Figure 1. Fat processing generates a 110kDa form, which displays altered electrophoretic mobility in dco mutants.

A) Larval extracts from yw, fat^alb, fat^fd, fat^fd/fat^G-rv, fat^fd/fat^x13 were subjected to SDS-PAGE and analyzed by Western blotting with α-Fat (IC) antibody. 560kDa and 110kDa bands (indicated by arrows) recognized in yw (wildtype) extracts by the α-Fat (IC) antibody are absent from all fat extracts.

B) In vivo pulse chase analysis of Fat^HA. Larvae bearing a C terminally HA-tagged UAS-Fat transgene and hs-gal4 driver (hs-Gal4; UAS-Fat^HA) were subjected to a brief heat shock at 37°C and then returned to 18°C. Western blotting with α-HA of larval extracts from these animals at the indicated time points following heat shock revealed that Fat is first produced as a 560kDa protein (Fat⁵⁶⁰; top arrow). A band migrating at 110kDa (Fat¹¹⁰; lower arrow) however appears 4–6 hours post heat shock, and this band predominates after 10hrs (further emphasized by quantitation of the ratio of Fat⁵⁶⁰ to Fat¹¹⁰ below blot). Immunoblotting with α-lamin (lower panel) serves as a loading control. A 70kDa band (indicated with an asterisk) is also inconsistently detected with α-Fat (IC) antibody.

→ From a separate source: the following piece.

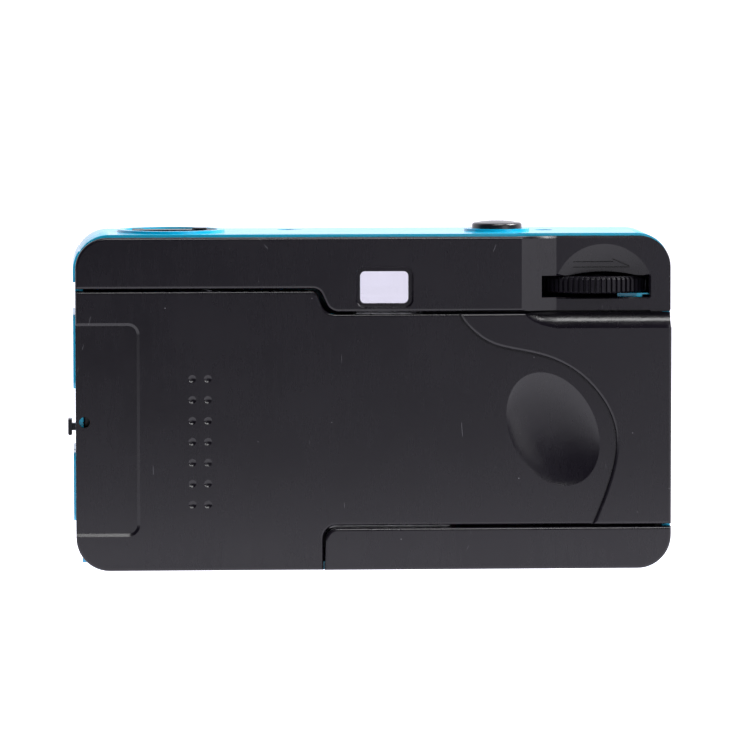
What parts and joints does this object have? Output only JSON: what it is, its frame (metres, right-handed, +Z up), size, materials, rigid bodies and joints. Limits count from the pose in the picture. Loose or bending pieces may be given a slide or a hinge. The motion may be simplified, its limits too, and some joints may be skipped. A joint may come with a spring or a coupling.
{
  "type": "half frame camera",
  "caption": "Compact reloadable plastic 35 mm half frame camera with hinged film door, thumbwheel winding, folding rewind crank and turning flash ring",
  "frame": {"origin": "on the base plane, under the middle of the body", "axes": "+X to the user's right with the back towards them, +Y out of the lens, +Z up"},
  "size_m": [0.1114, 0.039, 0.0639],
  "materials": {
    "blue_shell": "glossy cyan blue ABS",
    "black_gloss": "glossy black ABS",
    "black_satin": "satin black ABS",
    "black_matte": "matt black ABS",
    "white_plastic": "white ABS",
    "clear_plastic": "clear acrylic",
    "lens_plastic": "clear moulded lens",
    "steel": "thin steel",
    "bright_metal": "bright metallised finish",
    "board": "green circuit board"
  },
  "bodies": {
    "camera": {"aperture_plate": "steel", "battery_contact": "steel", "battery_door_pin": "steel", "battery_tube": "black_matte", "bottom_strip": "black_satin", "button_spring": "steel", "case_screws": "steel", "cassette_chamber": "black_matte", "counter_window": "clear_plastic", "film_gate": "black_matte", "finder_eyepiece": "clear_plastic", "finder_front_lens": "clear_plastic", "finder_tube": "black_matte", "flash_board": "board", "flash_capacitor": "black_satin", "flash_reflector": "bright_metal", "flash_tube": "lens_plastic", "flash_window": "clear_plastic", "frame_deck": "black_matte", "frame_floor": "black_matte", "front_element": "lens_plastic", "front_shell": "blue_shell", "front_trim": "black_gloss", "latch_spring": "steel", "lens_barrel": "black_satin", "lens_cell": "black_matte", "lens_cone": "black_matte", "light_box": "black_matte", "mechanism_bridge": "steel", "ready_lamp": "clear_plastic", "rear_cover": "black_satin", "rear_element": "lens_plastic", "retaining_ring": "black_matte", "shutter_plate": "steel", "takeup_chamber": "black_matte", "trim_ring": "bright_metal"},
    "back_door": {"back_door": "black_satin", "hinge_pin": "steel", "door_springs": "steel"},
    "pressure_plate": {"pressure_plate": "steel"},
    "door_latch": {"door_latch": "black_satin"},
    "battery_door": {"battery_door": "blue_shell", "battery_spring": "steel"},
    "advance": {"advance_wheel": "black_satin", "takeup_spool": "black_matte"},
    "sprocket": {"sprocket_wheel": "black_matte"},
    "counter": {"counter_dial": "white_plastic"},
    "pawl": {"ratchet_pawl": "steel"},
    "release_button": {"shutter_button": "black_gloss"},
    "release_lever": {"release_lever": "steel"},
    "shutter_blade": {"shutter_blade": "steel"},
    "flash_ring": {"flash_ring": "black_satin"},
    "rewind_collar": {"rewind_collar": "steel"},
    "rewind": {"rewind_shaft": "black_matte", "crank_disc": "black_satin", "crank_pin": "steel"},
    "crank_arm": {"crank_arm": "black_satin"},
    "crank_grip": {"crank_grip": "black_satin"},
    "rewind_button": {"rewind_button": "black_gloss"}
  },
  "joints": [
    {"name": "door_swing", "type": "hinge", "parent": "camera", "child": "back_door", "pos_m": [0.05385, -0.01325, 0.027], "axis": [0, 0, 1], "range_deg": [0, 100]},
    {"name": "pressure_plate_float", "type": "slide", "parent": "back_door", "child": "pressure_plate", "axis": [0, -1, 0], "range_m": [0, 0.0004], "stiffness_N_per_m": 300, "springref_m": -0.0005},
    {"name": "latch_slide", "type": "slide", "parent": "camera", "child": "door_latch", "axis": [0, 0, -1], "range_m": [0, 0.0035], "stiffness_N_per_m": 200, "springref_m": -0.002, "deforming": ["latch_spring"]},
    {"name": "battery_door_swing", "type": "hinge", "parent": "camera", "child": "battery_door", "pos_m": [-0.0238, 0.0069, 0.00085], "axis": [0, 1, 0], "range_deg": [0, 100]},
    {"name": "advance_turn", "type": "hinge", "parent": "camera", "child": "advance", "pos_m": [0.0411, -0.002, 0.052], "axis": [0, 0, 1], "continuous": true},
    {"name": "sprocket_turn", "type": "hinge", "parent": "camera", "child": "sprocket", "pos_m": [0.021, -0.0049, 0.026], "axis": [0, 0, 1], "continuous": true},
    {"name": "counter_turn", "type": "hinge", "parent": "camera", "child": "counter", "pos_m": [0.0386, 0.002, 0.059], "axis": [0, 0, 1], "continuous": true},
    {"name": "pawl_swing", "type": "hinge", "parent": "camera", "child": "pawl", "pos_m": [0.027, 0.0086, 0.0525], "axis": [0, 0, -1], "range_deg": [0, 20], "stiffness_Nm_per_rad": 0.002, "springref_deg": -11.46},
    {"name": "button_press", "type": "slide", "parent": "camera", "child": "release_button", "axis": [0, 0, -1], "range_m": [0, 0.0018], "stiffness_N_per_m": 500, "springref_m": -0.0015, "deforming": ["button_spring"]},
    {"name": "lever_tilt", "type": "hinge", "parent": "camera", "child": "release_lever", "pos_m": [0.0177, 0, 0.0492], "axis": [0, 1, 0], "range_deg": [0, 21]},
    {"name": "shutter_swing", "type": "hinge", "parent": "camera", "child": "shutter_blade", "pos_m": [0.00815, 0.00735, 0.0177], "axis": [0, 1, 0], "range_deg": [0, 42], "stiffness_Nm_per_rad": 0.0004, "springref_deg": -17.19},
    {"name": "flash_ring_turn", "type": "hinge", "parent": "camera", "child": "flash_ring", "pos_m": [0.00175, 0.018, 0.0263], "axis": [0, 1, 0], "range_deg": [0, 30]},
    {"name": "rewind_lift", "type": "slide", "parent": "camera", "child": "rewind_collar", "axis": [0, 0, 1], "range_m": [0, 0.005]},
    {"name": "rewind_turn", "type": "hinge", "parent": "rewind_collar", "child": "rewind", "pos_m": [-0.0371, 0, 0.06], "axis": [0, 0, 1], "continuous": true},
    {"name": "crank_fold", "type": "hinge", "parent": "rewind", "child": "crank_arm", "pos_m": [-0.0432, 0, 0.06185], "axis": [0, -1, 0], "range_deg": [0, 130]},
    {"name": "grip_spin", "type": "hinge", "parent": "crank_arm", "child": "crank_grip", "pos_m": [-0.0318, 0, 0.062], "axis": [0, 0, 1], "continuous": true},
    {"name": "rewind_release_press", "type": "slide", "parent": "camera", "child": "rewind_button", "axis": [0, 0, 1], "range_m": [0, 0.0012], "stiffness_N_per_m": 300, "springref_m": -0.001}
  ],
  "couplings": [
    {"joint": "sprocket_turn", "follows": "advance_turn", "ratio": 1.5},
    {"joint": "counter_turn", "follows": "advance_turn", "ratio": 0.04},
    {"joint": "lever_tilt", "follows": "button_press", "rad_per_m": 200}
  ]
}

C) Larval extracts from yw, fat^fd, and hs-Gal4;UAS-fat^HA animals were subjected to SDS-PAGE and analyzed by Western blotting with α-Fat (N) antibody. This antibody detected a 450kDa band (Fat⁴⁵⁰; top arrow, right panel), while α-HA recognized a 560kDa band (Fat⁵⁶⁰; top arrow, left panel) and a 110kDa band (Fat¹¹⁰; bottom arrow, left panel). A non-specific band in all extracts (*ns) is also detected with α-Fat (N).

D) Schematic of Fat protein generated from expression of the UAS-fat^HA transgene. The transmembrane domain (TM), C-terminal HA tag, and fragments generated upon cleavage of full length Fat (Fat⁵⁶⁰) are indicated.

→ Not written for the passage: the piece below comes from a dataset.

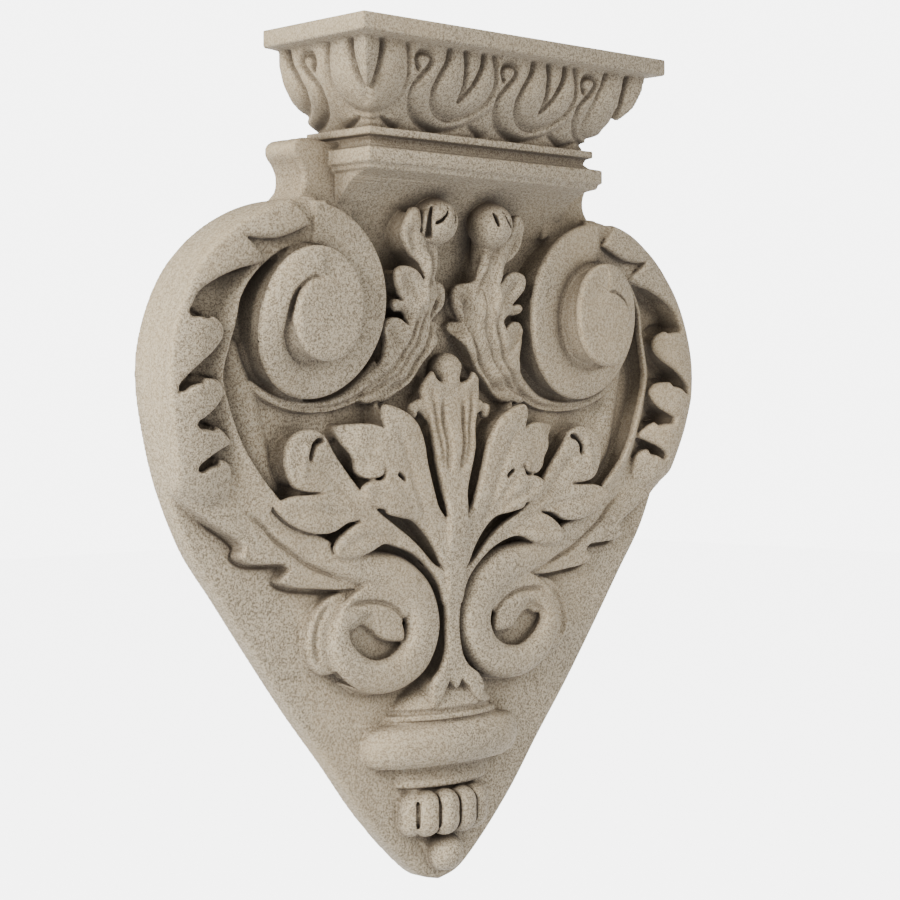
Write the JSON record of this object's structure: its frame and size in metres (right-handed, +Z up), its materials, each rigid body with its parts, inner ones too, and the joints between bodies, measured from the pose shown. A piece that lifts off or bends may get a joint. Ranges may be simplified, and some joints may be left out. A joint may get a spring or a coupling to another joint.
{
  "type": "decorative corbel",
  "caption": "Carved stone corbel with a moulded egg cap over a heart-shaped plate of scrolls, leaves and a vase, built into a wall by its flat back.",
  "frame": {"origin": "on the flat back that meets the wall, on the centre line, 200 mm below the top of the cap", "axes": "+Z up, +Y into the wall, -Y out of the carved front, +X to the right as one looks at the front"},
  "size_m": [0.395, 0.08, 0.46],
  "materials": {
    "sandstone": "matte, fine-grained warm grey sandstone"
  },
  "bodies": {
    "root": {"corbel": "sandstone"}
  },
  "joints": []
}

E) Extracts from Drosophila S2 cells expressing HA-tagged full length Fat (lane 3), the Fat intracellular domain (ICD, lane 5), or versions of Fat encompassing both the transmembrane and intracellular domains (FatB and FatΔECD which vary in their extracellular sequence, lanes 4 and 6 respectively) were subjected to SDS-PAGE and analyzed by Western blotting with α-HA antibody. Expression of full-length Fat-HA generates Fat¹¹⁰, as well as Fat⁵⁶⁰ (not shown on this portion of the gel) while Fat ICD migrates at ~70kDa and FatB and FatΔECD at ~110kDa, suggesting Fat¹¹⁰ includes the transmembrane domain.

F) Lysates from Drosophila S2 cells expressing FatΔECD with or without HA-tagged Dco were divided. One half was treated with lambda phosphatase and the other mock treated. Samples were subjected to SDS-PAGE and Western blotting using α-HA or α-Fat (IC) antibodies.

G) Larval extracts from yw, dco³/dco^i3-193, fat^Alb/fat^x13, dco^K38R expressing, dco and fat^HA co-expressing or dco^K38R and fat^HA co-expressing larvae were analyzed by immunoblotting with α-Fat (IC) antibody. The Fat¹¹⁰ doublet is reduced to a single band in extracts from dco³/dco^i3-193 larvae and larvae expressing dco^K38A while overexpression of dco causes a decrease in the mobility of co-overexpressed Fat, visualized as an increase in the slower migrating form of the doublet. Immunoblotting with a-lamin (lower panel) serves as a loading control.